Surprise your friend with a thoughtful gift — maybe offer to babysit her kids for a while so she can take a break, send her a bouquet, or just give her the gift of a non-judgmental, listening presence. I am glad that I have friends who take the effort to stay in touch with me. Just knowing that they are a part of my life is a blessing, and I do not take them for granted.
Unfortunately for me, I am a long way away from all my best girls. Time-zones and varying schedules make it extra difficult for us to stay connected, and this is the case with many friendships today. Plan a Skype call or a Whatsapp video call. Or send them a video of you reading out a poem for them. Write a long, sappy Facebook post and tag them. Leave them an extra-special text message. Just let them know that you miss them.
Are there any friends you’ve fallen out of touch with, but with whom you would like to reconnect? Try and get a hold of their contact numbers or find them on social media and say ‘Hi!”

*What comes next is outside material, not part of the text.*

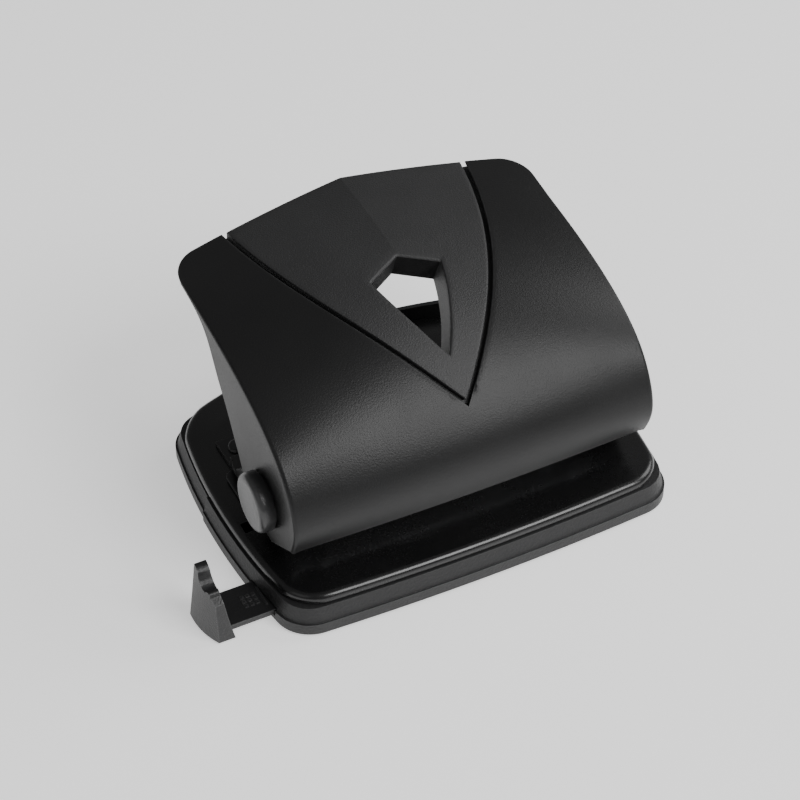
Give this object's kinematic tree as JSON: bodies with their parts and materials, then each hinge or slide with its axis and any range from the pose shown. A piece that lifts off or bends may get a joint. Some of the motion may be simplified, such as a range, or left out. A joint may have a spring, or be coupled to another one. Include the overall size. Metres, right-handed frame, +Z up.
{
  "type": "two-hole paper punch",
  "caption": "Compact desk punch with a sprung curved handle, two coupled punch pins, a sliding paper guide and a hinged chip tray.",
  "frame": {"origin": "on the resting surface, under the middle of the base", "axes": "+X to the right along the row of holes, +Y to the rear away from the user, +Z up"},
  "size_m": [0.146, 0.1022, 0.0754],
  "materials": {
    "plate_gloss": "glossy black enamel on pressed steel",
    "cover_satin": "satin black powder paint on sheet steel",
    "jaw_paint": "semi-gloss black paint on folded steel",
    "insert_plastic": "grained dark grey ABS",
    "rim_plastic": "finely textured black polypropylene",
    "guide_plastic": "matte black ABS",
    "cap_plastic": "satin dark grey ABS",
    "rubber": "black non-slip rubber",
    "zinc_steel": "zinc plated steel",
    "tool_steel": "ground and hardened steel",
    "spring_steel": "drawn spring wire"
  },
  "bodies": {
    "base": {"base_plate": "plate_gloss", "bottom_frame": "rim_plastic", "non_slip_mat": "rubber", "die_plate": "jaw_paint", "punch_frame": "jaw_paint", "frame_rivets": "jaw_paint", "pin_bush_left": "tool_steel", "pin_bush_right": "tool_steel", "plate_lugs": "zinc_steel", "frame_screws": "zinc_steel", "tray_hinge_pins": "zinc_steel", "guide_detent_spring": "spring_steel", "return_spring_left": "spring_steel", "return_spring_right": "spring_steel"},
    "tray": {"chip_tray": "rim_plastic", "tray_feet": "rubber"},
    "handle": {"handle_cover": "cover_satin", "cover_insert": "insert_plastic", "insert_clips": "zinc_steel", "pressure_arm_left": "zinc_steel", "pressure_arm_right": "zinc_steel", "pivot_shaft": "zinc_steel", "shaft_clips": "zinc_steel", "pivot_cap_left": "cap_plastic", "pivot_cap_right": "cap_plastic"},
    "punch_left": {"punch_pin_left": "tool_steel", "pin_clip_left": "zinc_steel"},
    "punch_right": {"punch_pin_right": "tool_steel", "pin_clip_right": "zinc_steel"},
    "guide": {"paper_guide": "guide_plastic"}
  },
  "joints": [
    {"name": "handle_hinge", "type": "hinge", "parent": "base", "child": "handle", "pos_m": [0, -0.017, 0.0297], "axis": [-1, 0, 0], "range_deg": [0, 19.7], "stiffness_Nm_per_rad": 1.3, "springref_deg": -8.59},
    {"name": "punch_left_slide", "type": "slide", "parent": "base", "child": "punch_left", "axis": [0, 0, -1], "range_m": [0, 0.0062], "deforming": ["return_spring_left"]},
    {"name": "punch_right_slide", "type": "slide", "parent": "base", "child": "punch_right", "axis": [0, 0, -1], "range_m": [0, 0.0062], "deforming": ["return_spring_right"]},
    {"name": "guide_slide", "type": "slide", "parent": "base", "child": "guide", "axis": [-1, 0, 0], "range_m": [-0.008, 0.075]},
    {"name": "tray_hinge", "type": "hinge", "parent": "base", "child": "tray", "pos_m": [0, -0.0074, 0.0024], "axis": [-1, 0, 0], "range_deg": [0, 60]}
  ],
  "couplings": [
    {"joint": "punch_left_slide", "follows": "handle_hinge", "m_per_rad": 0.018},
    {"joint": "punch_right_slide", "follows": "handle_hinge", "m_per_rad": 0.018}
  ]
}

Take the opportunity to be more inclusive. Spread the love to those who are usually left out of the discussions of feminism – such as women from more disadvantaged sections of society and transwomen. You could seek out and volunteer with or donate to an NGO who works with them, or it could be an action as simple as giving your maid the day off or giving her a gift. Do what you can to let them know that you’re thinking of them too.
Galentine’s Day may become just another commercialized holiday, but we must always celebrate our friendships.
Friendships sustain us when the going gets tough. In a world that mistakenly propagates the idea that a “woman’s worst enemy is another woman,” the importance of female friendships cannot be underestimated. Women today are speaking up louder and more frequently about the injustices meted out to them, and female solidarity has become the need of the hour. As Leslie Knope said, “Uteruses before duderuses,” and “Ovaries before brovaries.”
Happy Galentine’s Day to all the women reading this! I wish you health, happiness, and success!